Q. Why not just be a regular Catholic?
In 2011 Pope Benedict XVI invited groups of Anglicans to come into full communion with the Catholic Church, bringing with them their own traditions. He had in 2009 created the idea of the Ordinariate, saying: “Without excluding liturgical celebrations according to the Roman Rite, the Ordinariate has the faculty to celebrate the Holy Eucharist and the other Sacraments, the Liturgy of the Hours and other liturgical celebrations according to the liturgical books proper to the Anglican tradition, which have been approved by the Holy See, so as to maintain the liturgical, spiritual and pastoral traditions of the Anglican Communion within the Catholic Church, as a precious gift nourishing the faith of the members of the Ordinariate and as a treasure to be shared.” (emphasis added)
After many years of requests by Anglicans to come into full union with the Roman Catholic Church without leaving behind all the riches that had led them on the journey to communion, the pope felt Anglicanism’s rich heritage of worship and hymnody would add significantly to the richer expression of the Catholic faith.
In a way, we are charged to help heal the wound to Christian unity caused by the English Reformation, grafting back onto the Catholic Church what was lost--a unique form of English-speaking Catholicism as having its own culture and traditions. We serve as a prophetic witness that there can be unity of faith with a diversity of expression.

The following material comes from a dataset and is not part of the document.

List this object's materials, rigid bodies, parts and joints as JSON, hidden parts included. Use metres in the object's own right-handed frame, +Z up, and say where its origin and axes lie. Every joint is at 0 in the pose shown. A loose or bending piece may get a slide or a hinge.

“...The life we left, while holy and good and praiseworthy and honourable, was incomplete and we needed fullness...the Catholic Church asks us...to be the first fruits of the harvest of Christian unity...If the Ordinariate is to be anything worthy and worth keeping for the long term, it must be an instrument of Christian unity." -Msgr. Jeffrey Steenson, founding Ordinary of POCSP
It is that simple. We are called to the work of Christian unity.